# AI tool usage and editorial process

Source: https://www.fortrabbit.com/legal/policies/ai-usage-policy
Created: 2026-01-26
Reviewed: 2026-05-13 17:24:00


## Required

- Use only reputable AI tools
- Evaluate security of AI tools before use
- Maintain confidentiality and integrity of data and code
- Apply standard security practices
- Protect confidential data

## Prohibited

- Unauthorized data access or handling
- Creating or distributing fraudulent or misleading content
- Manipulating AI outputs to obscure facts
- Sharing data externally without authorization

## AI usage with coding

Use artificial intelligence for coding tasks, but stay in control. Suggested usage:

- Prototype features
- Create tests
- Additional PR review
- Code non-critical features

## AI usage with content creation

Use AI to help draft public-facing articles and posts, but keep it human. All markdown pages on www, docs and blog must carry an AI disclaimer that declares how much AI was used to produce the content.

## Client data

We avoid sharing client data with AI tools wherever possible. When unavoidable, sensitive fields are removed first.

### Who writes

Public-facing prose on fortrabbit.com, docs.fortrabbit.com, and blog.fortrabbit.com is written by the people on our team page plus a small set of declared external contributors. Bylines on blog posts attribute the named author; technical articles and comparison pages attribute the team member who reviewed and signed off on the content, this may surface as the `reviewer` field in frontmatter.

### How review works

Every public article may carry two dates in its frontmatter:

- `created` — when the page was first published
- `reviewed` — the last time a fortrabbit team member read it and confirmed it

We treat `reviewed` as the canonical "still accurate as of" stamp. The `reviewer` field records which team member signed off on the most recent review.

Older pages display a warning when they have not been reviewed for some time. Some articles — such as old blog posts or legacy install guides — will not receive further review.

### Technical content checks

Docs, specs and platform announcements receive a separate technical review on a best-effort basis. Coverage is not guaranteed for every page: high-traffic and platform-critical articles are reviewed more frequently than older or peripheral ones.

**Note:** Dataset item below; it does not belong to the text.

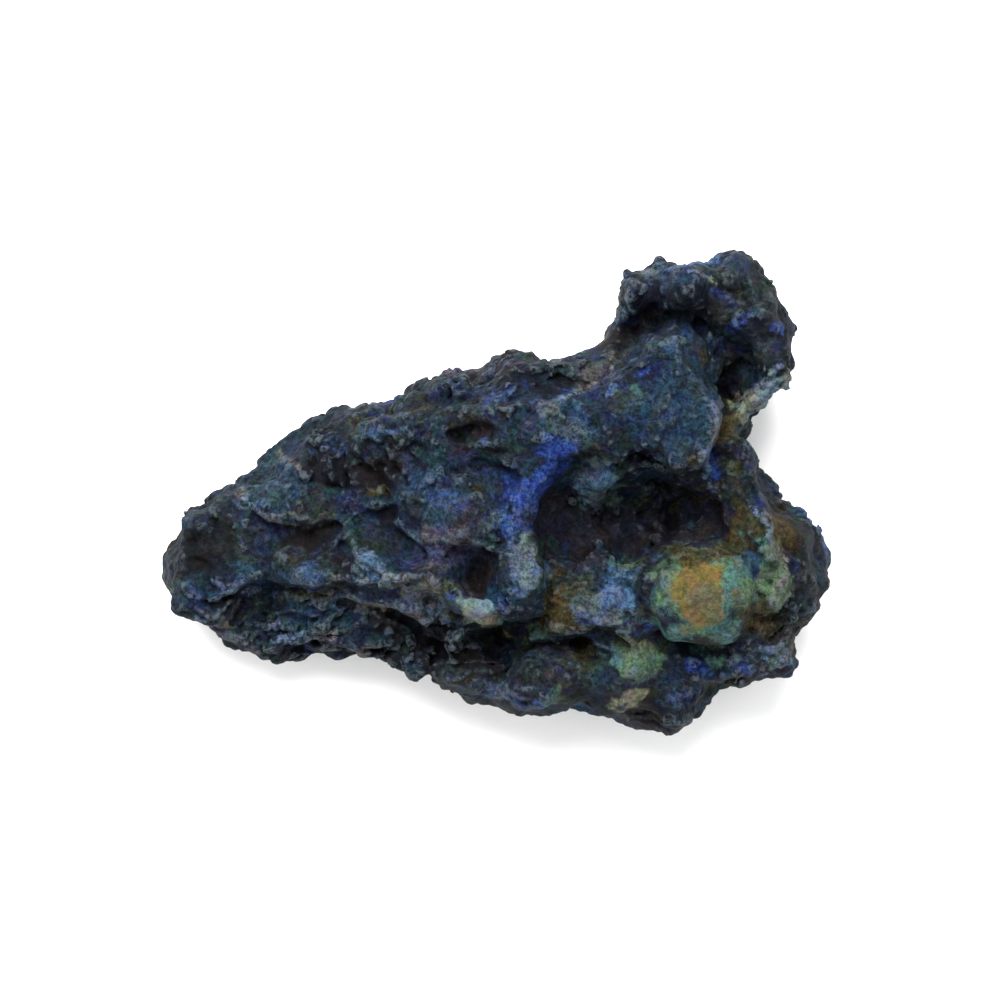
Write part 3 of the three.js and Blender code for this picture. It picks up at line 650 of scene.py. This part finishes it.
PATCHES = [
    # tip
    ("deep", 0.8, -44.5, -9, 5, 4, -40), ("deep", 0.5, -40.5, -2.5, 4, 1.5, 30),
    ("moss", 0.4, -40.5, -9.5, 3.5, 2), ("teal", 0.6, -40, -12, 3.5, 2.5), ("teal", 0.4, -46, -14.5, 3, 2),
    ("umber", 0.9, -45, -10.5, 1.5, 1), ("ash", 0.6, -40.5, -14, 2.5, 0.5, 10),
    ("deep", 0.8, -40.5, -16.5, 3.5, 1.5, 12), ("ash", 0.5, -43.5, -19, 3, 1, -15),
    # knob
    ("teal", 0.7, -33, 1, 5, 4), ("ash", 0.5, -38, -0.5, 1, 2, 15), ("ash", 0.9, -31.5, 5.5, 2.5, 0.5, -35),
    ("ash", 0.55, -31.5, -4, 6, 0.5),
    # hollow between knob and boss
    ("umber", 1.2, -22, 3, 6.5, 3, -10), ("umber", 0.8, -16.5, -3, 2, 4, 10),
    ("umber", 0.9, -29, -6.5, 6, 1.5), ("umber", 0.8, -24, -8.5, 2, 2), ("ochre", 0.9, -18, 0, 2.5, 0.5, 8),
    ("lilac", 0.4, -14.5, 3.5, 1.5, 3),
    # blue ridge
    ("teal sky", 0.9, -18.5, -9.5, 3.5, 2, -30), ("teal", 0.8, -28.5, -11, 5.5, 1.5, -5),
    ("sky", 0.6, -28.5, -11.5, 5, 1), ("deep", 0.6, -24, -11, 3.5, 2),
    # shoulder
    ("moss", 0.7, -11, -14, 6.5, 1.5, -10), ("moss", 0.5, -29, -16, 5.5, 1),
    ("lilac", 0.6, -20, -14, 4.5, 1), ("lilac", 0.7, -17.5, -16.5, 7.5, 1, -8),
    # painted highlights on the band under the shoulder's lip and on the lip itself
    ("pale ash", 1.8, -17.5, -16, 6, 1.5), ("ash", 0.5, -29.5, -15, 6, 1),
    ("ash", 0.7, -11.5, -13.5, 5, 1, -8), ("teal", 0.5, -28, -18, 6, 2), ("deep", 0.7, -34, -17, 4, 1, 10),
    # painted shade under the shoulder's lip, lifted a little by painted fill light
    ("umber gloom", 0.8, -14.5, -19.5, 6, 1.5, -12),
    # lower flank
    ("moss", 0.5, -38.5, -20, 4.5, 2, 10), ("lilac ash", 0.6, -39, -22, 4.5, 1.5, -28),
    ("lilac", 0.5, -25, -23.5, 6, 1, 5), ("deep", 0.5, -26.5, -22.5, 2.5, 1),
    ("pale ash", 0.6, -22, -24.5, 2.5, 1),
    # boss
    ("lilac", 1.2, -7.5, -7.5, 5, 3.5), ("lilac", 0.8, -6, -1, 2, 2), ("teal", 0.55, -10.5, -1, 5, 4),
    ("azurite", 0.45, -6, -0.5, 2, 1.5), ("sky", 0.35, -8.5, 2, 2.5, 1.5), ("ash", 0.5, -7, -7, 3, 1),
    ("ash", 0.5, -13, -5.5, 2, 1, -30),
    # upper flank
    ("deep", 1.3, -24, 8, 3.5, 2), ("deep", 0.5, -29.5, 10.5, 3.5, 1, 30),
    ("azurite", 0.3, -25, 8, 2.5, 1, 15), ("moss", 0.5, -22.5, 11, 4, 1),
    ("teal sky", 0.5, -16.5, 10.5, 3, 1), ("deep", 0.5, -11.5, 15, 3.5, 1.5, -15),
    ("moss", 0.5, -11.5, 13.5, 4, 2), ("ochre", 0.4, -11.5, 13.5, 2, 1),
    ("lilac", 0.4, -2.5, 12.5, 4.5, 2.5), ("cold", 0.1, -12, 11, 6, 3),
    # brow
    ("azurite", 0.5, 0.5, 14, 3, 1, 10), ("lilac", 0.7, 3.5, 19.5, 4, 2), ("deep", 1.3, 5, 18.5, 5.5, 2),
    ("umber deep", 0.7, 7.5, 16, 2, 1), ("lilac ash", 0.5, 9.5, 14, 3.5, 1, 25),
    ("azurite", 0.5, 11, 17, 2, 1, 20), ("lilac", 0.7, 15.5, 18.5, 4, 2, 35),
    ("ash", 0.45, 14.5, 19.5, 4, 1, 35), ("teal sky", 0.6, 17.5, 16.5, 1.5, 2),
    # upper face
    ("umber gloom", 1, -2.5, 9.5, 3, 1.5, -5), ("umber", 0.8, 0.5, 6.5, 2, 1), ("azurite", 0.8, -1, 8, 1, 1),
    ("teal", 0.65, 12, 10.5, 4, 3.5), ("sky", 0.35, 12, 10.5, 3, 2.5),
    # rib
    ("azurite", 1.4, 8, 4.5, 4.5, 2, 40), ("azurite", 1, 4.5, -1, 2, 4, -5),
    ("azurite", 0.95, 3.5, -4.5, 2.5, 2.5), ("azurite", 0.6, 1, 0.5, 3, 4), ("sky", 0.4, 0.5, -2, 2, 2),
    ("sky", 0.4, 3.5, -4, 1, 2), ("cold", 0.3, 8, 4, 5, 3, 40), ("cold", 0.1, 3, -2.5, 3, 5),
    # tongue and the hole beside it
    ("umber gloom", 1, -2.5, -12.5, 2, 3.5), ("teal", 1, 5, -10.5, 2, 2.5),
    ("teal", 0.9, 3.5, -15, 3.5, 2.5), ("sky", 1.4, 4.5, -11.5, 2.5, 5.5), ("malachite", 0.5, 7, -13, 1, 4),
    # the pale oval is a painted highlight on the tongue's lip
    ("pale", 1.8, -1.5, -18, 4, 2, -15), ("ochre", 0.8, 2, -20, 1, 1),
    # ledge and cleft
    ("lilac ash", 0.7, -10, -19, 4, 2, -35), ("azurite", 0.6, -7.5, -16, 1, 0.5),
    ("lilac", 0.5, -5.5, -16, 2, 1), ("moss", 0.5, -2.5, -22, 3, 2), ("umber", 0.8, -7, -23.5, 5.5, 2, -30),
    ("umber gloom", 1.3, 0, -26, 1.5, 4.5),
    # vug
    ("umber gloom", 1, 12, -3.5, 6, 6), ("umber gloom", 1, 23, -5, 8.5, 3.5),
    ("umber gloom", 1.2, 31, -4.5, 5, 3.5), ("umber gloom", 0.8, 30.5, 0.5, 3.5, 1),
    ("moss", 0.85, 15.5, 2.5, 4, 3.5, -30), ("malachite sky", 0.8, 16, 1.5, 4, 2.5, -15),
    ("ochre", 0.6, 21, -1, 1.5, 1), ("ochre", 1, 30, -0.5, 4, 0.5, 15), ("deep", 0.6, 29, 2.5, 2.5, 1),
    ("deep", 0.4, 21.5, 7.5, 5, 2),
    # vug floor
    ("moss", 0.6, 12, -14.5, 4, 5.5), ("ochre", 1.2, 10, -16, 2, 5), ("ochre", 0.7, 12, -19.5, 2, 2),
    ("teal", 0.6, 18.5, -12, 3.5, 3.5), ("malachite", 1, 19, -10.5, 2.5, 1),
    ("azurite sky", 1.1, 17.5, -16.5, 4, 3.5), ("azurite", 0.8, 14, -18, 2, 1, -30),
    ("malachite", 0.9, 19, -19, 1.5, 1), ("azurite", 0.6, 22, -20.5, 2, 1),
    ("lilac", 0.5, 21.5, -19.5, 3.5, 2.5), ("deep", 0.6, 23, -14, 1.5, 4), ("teal", 1, 25.5, -15.5, 1.5, 4),
    ("pale ash", 0.55, 13, -20, 3, 1), ("malachite", 1, 7.5, -21, 2, 1), ("warm", 0.15, 11.5, -16.5, 3, 5),
    # nodule
    ("malachite", 0.95, *NODULE_MIDDLE, *NODULE_SIZES), ("tan", 1, 31.5, -16, 4, 4.5, -20),
    ("teal", 0.9, 36.5, -13, 3.5, 5), ("ochre", 0.9, 30.5, -8.5, 4.5, 1.5),
    ("ochre", 0.85, 36, -8.5, 3.5, 1, -20), ("warm", 0.08, *NODULE_MIDDLE, 5, 5),
    # vug end
    ("moss", 0.9, 41, -10, 4.5, 4.5), ("moss", 0.75, 42, -18, 5, 4),
    ("malachite", 1.3, 42.5, -11.5, 2.5, 5, 10), ("malachite", 0.8, 41, -8, 1.5, 2),
    ("ochre", 1, 37, -3, 2, 1.5), ("ochre", 1.3, 39.5, -5, 3.5, 2), ("ochre", 0.7, 45, -5, 2.5, 3.5),
    ("umber", 1, 45, -5, 3, 3), ("ochre", 0.5, 44, -9, 1.5, 3), ("ochre", 0.55, 39.5, -19.5, 3.5, 2.5),
    ("deep", 0.55, 43.5, -18, 2, 4, -20), ("deep", 0.9, 47, -10, 2, 5.5), ("ash", 0.6, 46.5, -20, 1, 4, -25),
    ("ash", 0.5, 42, -8, 1, 4.5, 25), ("warm", 0.5, 45, -5, 3.5, 4), ("warm", 0.2, 42.5, -12, 2.5, 4.5, 10),
    ("warm", 0.1, 47.5, -12, 2.5, 5),
    # wall between vug and horn
    ("moss", 0.8, 36.5, 10.5, 2.5, 3.5, -25), ("moss", 0.7, 37, 3, 3, 3.5),
    ("ochre", 0.8, 35.5, 9.5, 1.5, 3.5, -25), ("ochre", 0.8, 38, 3.5, 1, 3, -10),
    ("umber", 0.8, 36, 6, 2, 2), ("azurite", 0.8, 32.5, 3.5, 1, 3.5), ("ochre", 0.9, 30.5, 4.5, 1, 1),
    # plate
    ("teal", 0.5, 27.5, 13.5, 7, 7.5), ("deep", 0.3, 26, 15, 7.5, 6), ("deep", 1.5, 23, 18.5, 3.5, 2, 15),
    ("azurite", 0.6, 23, 18.5, 2.5, 1, 15), ("deep", 0.5, 24, 15.5, 3, 2, -20),
    ("moss", 0.7, 21.5, 15, 2.5, 2, -30), ("malachite", 0.5, 21.5, 15.5, 2, 1, -30),
    ("teal", 0.7, 29, 22.5, 2.5, 4), ("sky", 0.35, 28.5, 22.5, 2, 2.5), ("teal", 0.5, 33, 15, 1, 6, 5),
    ("ash", 0.6, 33.5, 11, 1, 4), ("cold", 0.25, 23, 18.5, 4, 3, 20), ("cold", 0.15, 18.5, 14, 6, 5),
    # horn
    ("deep", 1.4, 29, 29, 5, 4), ("teal", 0.6, 28, 30.5, 4, 3.5), ("deep", 0.6, 31.5, 25.5, 2, 2),
    ("umber gloom", 0.9, 23.5, 29, 1.5, 3.5), ("umber", 0.9, 19.5, 24, 4.5, 1.5, 30),
    ("umber gloom", 1, 36, 21, 2.5, 4.5), ("ash", 0.4, 18.5, 27.5, 1.5, 4, -20),
    ("deep moss", 0.6, 36, 33.5, 3.5, 2), ("azurite", 0.9, 34.5, 31.5, 1, 1),
    ("azurite", 0.8, 37, 27.5, 1, 1), ("azurite", 0.9, 42, 25, 1, 1), ("teal", 0.4, 37.5, 29, 2.5, 2),
    ("deep", 0.9, 42.5, 27, 3.5, 4.5), ("moss", 0.5, 41, 29, 3, 2.5), ("moss", 0.5, 40, 21.5, 2.5, 2.5),
    ("cold", 0.25, 28, 30.5, 6, 5), ("cold", 0.1, 42.5, 25.5, 5, 5),
    # pale wall under the horn, a painted highlight
    ("pale", 1.8, 42, 16, 5, 2, 50), ("ash", 0.3, 42, 16.5, 4.5, 1.5, 50),
    # low blocks under the vug
    ("moss", 0.6, 6.5, -23.5, 4.5, 2), ("teal", 0.4, 5, -23.5, 3, 4), ("deep", 0.6, 4.5, -27, 2.5, 3),
    ("umber", 0.8, 9.5, -23.5, 6.5, 1), ("lilac", 0.4, 10.5, -26, 2.5, 2.5),
    ("moss", 0.8, 14, -25.5, 2.5, 3), ("ochre", 0.7, 14, -24.5, 1, 2),
    ("moss malachite", 0.6, 9.5, -30.5, 3, 1.5), ("azurite", 0.65, 4.5, -31.5, 3.5, 2),
    ("teal sky", 0.55, 0.5, -30, 2.5, 1.5), ("deep", 0.65, 15, -31.5, 3, 1.5),
    # bay and deck below the nodule
    ("moss", 0.8, 21.5, -24.5, 5, 3.5), ("malachite", 0.8, 21.5, -22.5, 3.5, 1.5, -20),
    ("malachite", 1.2, 23, -25.5, 4, 2.5, 10), ("pale", 0.6, 21.5, -22, 1.5, 1),
    ("umber", 0.5, 30.5, -23, 7, 1), ("deep", 0.75, 30, -24.5, 5, 2.5), ("azurite", 0.6, 31, -26, 1.5, 1),
    # the first oval is a painted highlight along the deck's edge, in pale blue
    ("teal sky", 0.9, 42, -24.5, 4.5, 1, 8), ("azurite", 0.8, 39, -26.5, 2, 1),
    ("ash", 0.5, 37.5, -27.5, 6, 0.5, 5), ("teal", 0.4, 29, -29.5, 2.5, 2), ("azurite", 0.6, 29, -32, 2, 2),
    ("ash", 0.6, 28.5, -36, 2, 1, 30), ("pale", 0.75, 20.5, -31, 3.5, 1, 5), ("warm", 0.2, 20.5, -31, 4, 2),
    # painted shade on the low wall along the bottom edge
    ("umber", 1.4, 23, -34, 5.5, 2, -12),
]
PATCH_RAGGED = [(3.0, 0.2, 71), (1.2, 0.16, 72)]  # waves in their outlines: spacing, share and seed
PATCH_SWAY = [(4.0, 0.7, 73), (1.6, 0.4, 76)]  # waves that bend them: spacing, reach and first seed
SEEN_FACING = (0.05, 0.35)  # how far walls must face up to have the face's minerals
# the painted highlight on worn edges shows only where they face up this far
WORN_HIGHLIGHT_FACING = (0.4, 0.8)  # the same for worn edges
HIDDEN_FROM = (6.0, 9.0)  # depth below the top of the stone over which the face ends
INNER_FROM = (0.9, 1)  # shares of stone round about over which walls count as the face too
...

### What each `ai` value means

Every article footer carries an `ai` disclosure with one of four values, declared in the article's frontmatter:

- **`none`** — Written and edited entirely by humans. No AI involvement.
- **`grammar`** — Written by a human; AI tools used for grammar, typo, and tone passes only.
- **`co-authored`** — Outline, structure, or substantive paragraphs produced collaboratively with an AI tool. Human edited and verified throughout.
- **`authored`** — Drafted by an AI tool from a prompt or outline, then reviewed, edited, and verified by a team member before publication.

In every case a human reviewed before publishing.

### Flagging inaccuracies

If something looks wrong, outdated, or misleading:

- Open a PR or issue via the **Edit on GitHub** link in any article footer
- Or mail [support@fortrabbit.com](mailto:support@fortrabbit.com)

We treat reader-flagged inaccuracies as priority items.

## Compliance

All AI use must comply with relevant laws, regulations, data protection laws, intellectual property rights, and industry standards. Violations must be reported and may result in disciplinary action up to and including termination.